Bob menekankan pentingnya pendekatan yang realistis dalam menetapkan upah minimum. Ia menekankan bahwa UMP sebaiknya dijadikan sebagai batas bawah atau jaring pengaman untuk memastikan kelangsungan usaha.
Upah Bipartit dan Inklusivitas Pasar Kerja
Menurut Bob, mekanisme bipartit di perusahaan masing-masing sangat krusial untuk menjaga keseimbangan antara upah, produktivitas, dan kondisi usaha. Hal ini juga penting untuk mencegah semakin menyempitnya ruang kerja formal di sektor padat karya.
“Yang harus di-elaborate adalah upah bipartit ketimbang upah minimum,” ujarnya. Pendekatan ini memungkinkan perusahaan menyesuaikan upah berdasarkan produktivitas dan kemampuan finansial, sehingga pekerja tetap mendapat kompensasi adil tanpa mengorbankan stabilitas bisnis.
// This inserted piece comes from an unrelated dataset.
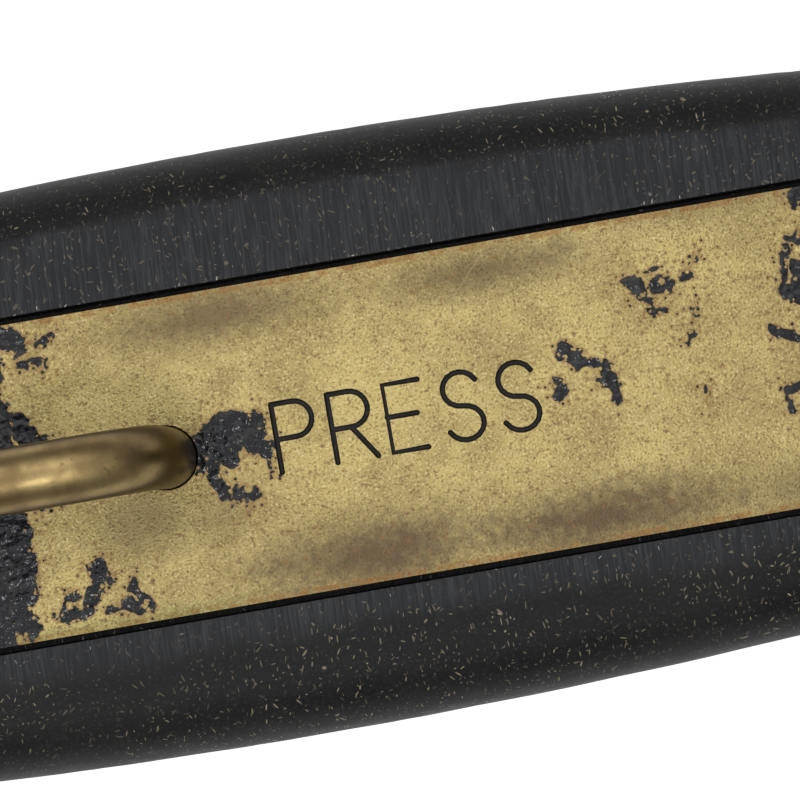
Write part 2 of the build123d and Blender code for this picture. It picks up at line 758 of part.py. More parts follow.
def cup_screws(cup, places):
    """Slotted screws in the floor of a cup, with their heads a leaf's thickness above it."""
    with BuildPart() as screws:
        with Locations(cup.offset(cup_floor + spring_leaf_thickness)):
            with Locations(*places):
                Cylinder(cup_screw_head, cup_screw_head_height,
                         align=(Align.CENTER, Align.CENTER, Align.MIN))
                Cylinder(cup_screw_shank, cup_screw_length,
                         align=(Align.CENTER, Align.CENTER, Align.MAX))
        with Locations(cup.offset(cup_floor + spring_leaf_thickness + cup_screw_head_height)):
            with Locations(*places):
                Box(screw_slot_width, 2 * cup_screw_head, screw_slot_depth, mode=Mode.SUBTRACT)
    return screws.part


def sound_holes(cup, top, hole_radius, pitch, rings):
    """Cutter for the holes of a cap: one in the middle, and rings a pitch apart round it."""
    with BuildPart() as holes:
        with Locations(cup.offset(cap_ceiling)):
            Cylinder(hole_radius, 2 * (top - cap_ceiling))
            for ring in range(1, rings + 1):
                with PolarLocations(ring * pitch, ring * first_ring_count):
                    Cylinder(hole_radius, 2 * (top - cap_ceiling))
    return holes.part


# ---- Receiver ------------------------------------------------------------------------------------
receiver_case_bottom = neck_height - receiver_case_depth
receiver_case_inside = case_radius(receiver_radius) - case_wall
magnet_radius = receiver_case_inside - magnet_inset
magnet_bottom = receiver_case_bottom + case_wall
magnet_top = magnet_bottom + magnet_thickness
pole_x = (pole_gap + pole_thickness) / 2
coil_bottom = magnet_top + pole_foot

with BuildPart() as receiver_shell:
    with BuildSketch(section(receiver_cup)):
        add(outline(
            (0, receiver_case_bottom),
            (case_radius(receiver_radius), receiver_case_bottom),
            (case_radius(receiver_radius), neck_height),
            (flange_radius(receiver_radius), neck_height),
            (flange_radius(receiver_radius), flange_top),
            (receiver_case_inside, flange_top),
            (receiver_case_inside, magnet_bottom),
            (0, magnet_bottom),
        ))
    revolve(axis=cup_axis(receiver_cup))
    with Locations(receiver_cup.offset(receiver_case_bottom)):
        with Locations(*[(stud_x, side * stud_y) for side in (-1, 1)]):
            Cylinder(stud_radius / 2, 4 * case_wall, mode=Mode.SUBTRACT)
receiver_shell.part.label = "receiver_shell"
export_step(receiver_shell.part, "parts/receiver_shell.step")

with BuildPart() as receiver_magnet:
    with BuildSketch(receiver_cup.offset(magnet_bottom)):
        Circle(magnet_radius)
        Circle(magnet_radius - magnet_width, mode=Mode.SUBTRACT)
        Rectangle(magnet_gap, magnet_radius, align=(Align.CENTER, Align.MAX), mode=Mode.SUBTRACT)
    extrude(amount=magnet_thickness)
receiver_magnet.part.label = "receiver_magnet"
export_step(receiver_magnet.part, "parts/receiver_magnet.step")

with BuildPart() as receiver_pole_pieces:
    with BuildSketch(side_view(receiver_cup)):
        with BuildLine():
            Polyline(
                (pole_gap / 2, magnet_top),
                (magnet_radius - magnet_width / 2, magnet_top),
                (magnet_radius - magnet_width / 2, coil_bottom),
                (pole_gap / 2 + pole_thickness, coil_bottom),
                (pole_gap / 2 + pole_thickness, flange_top - pole_air),
                (pole_gap / 2, flange_top - pole_air),
                close=True,
            )
        make_face()
    extrude(amount=pole_width / 2, both=True)
    mirror(about=Plane(origin=receiver_cup.origin, z_dir=receiver_cup.x_dir))
receiver_pole_pieces.part.label = "receiver_pole_pieces"
export_step(receiver_pole_pieces.part, "parts/receiver_pole_pieces.step")

with BuildPart() as receiver_coils:
    with BuildSketch(receiver_cup.offset(coil_bottom)):
        with Locations(*[(side * pole_x, 0) for side in (-1, 1)]):
            RectangleRounded(pole_thickness + 2 * coil_build, pole_width + 2 * coil_build, coil_build)
            Rectangle(pole_thickness, pole_width, mode=Mode.SUBTRACT)
    extrude(amount=flange_top - coil_headroom - coil_bottom)
receiver_coils.part.label = "receiver_coils"
export_step(receiver_coils.part, "parts/receiver_coils.step")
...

Bob menekankan, kebijakan UMP sebaiknya tidak diterapkan secara seragam tanpa mempertimbangkan kondisi industri masing-masing. Hal ini terutama relevan bagi sektor padat karya dan industri yang terkena dampak fluktuasi ekspor.
Dengan mempertahankan UMP sebagai jaring pengaman, perusahaan dapat menjalankan operasional tanpa harus melakukan pemutusan hubungan kerja massal. Selain itu, pekerja tetap mendapatkan kepastian upah minimum yang layak sebagai perlindungan sosial.
Pendekatan bipartit juga mendorong dialog konstruktif antara pengusaha dan pekerja. Kesepakatan bersama di tingkat perusahaan dapat menghasilkan solusi yang lebih fleksibel dibandingkan penetapan upah tunggal di tingkat provinsi.
Implikasi Bagi Industri dan Daya Saing
Kenaikan UMP 2026 perlu diseimbangkan dengan produktivitas pekerja agar tidak menekan daya saing industri. Apindo menekankan, kebijakan yang terlalu agresif dapat membebani sektor padat karya yang sedang menghadapi kontraksi ekonomi.
Bob menegaskan, menjaga inklusivitas pasar kerja merupakan hal utama dalam menetapkan kebijakan pengupahan. Hal ini bertujuan agar perusahaan tetap mampu bertahan, tenaga kerja terserap optimal, dan pertumbuhan ekonomi berkelanjutan.
Tarif ekspor yang meningkat dan kondisi ekonomi global juga menjadi faktor penting yang harus diperhitungkan. Sektor padat karya yang menjadi andalan ekspor memerlukan fleksibilitas agar tetap kompetitif di pasar internasional.
Selain itu, perhitungan UMP yang memperhitungkan inflasi dan pertumbuhan ekonomi harus dilengkapi dengan data lapangan. Evaluasi berkala terhadap produktivitas dan kemampuan sektor industri menjadi kunci agar kebijakan upah tidak menimbulkan tekanan berlebihan.
Bob menekankan bahwa kebijakan pengupahan yang bijak harus memperhatikan keseimbangan antara kebutuhan pekerja dan kemampuan industri. Pendekatan ini diharapkan mampu menciptakan iklim usaha yang sehat sekaligus menjaga daya beli masyarakat.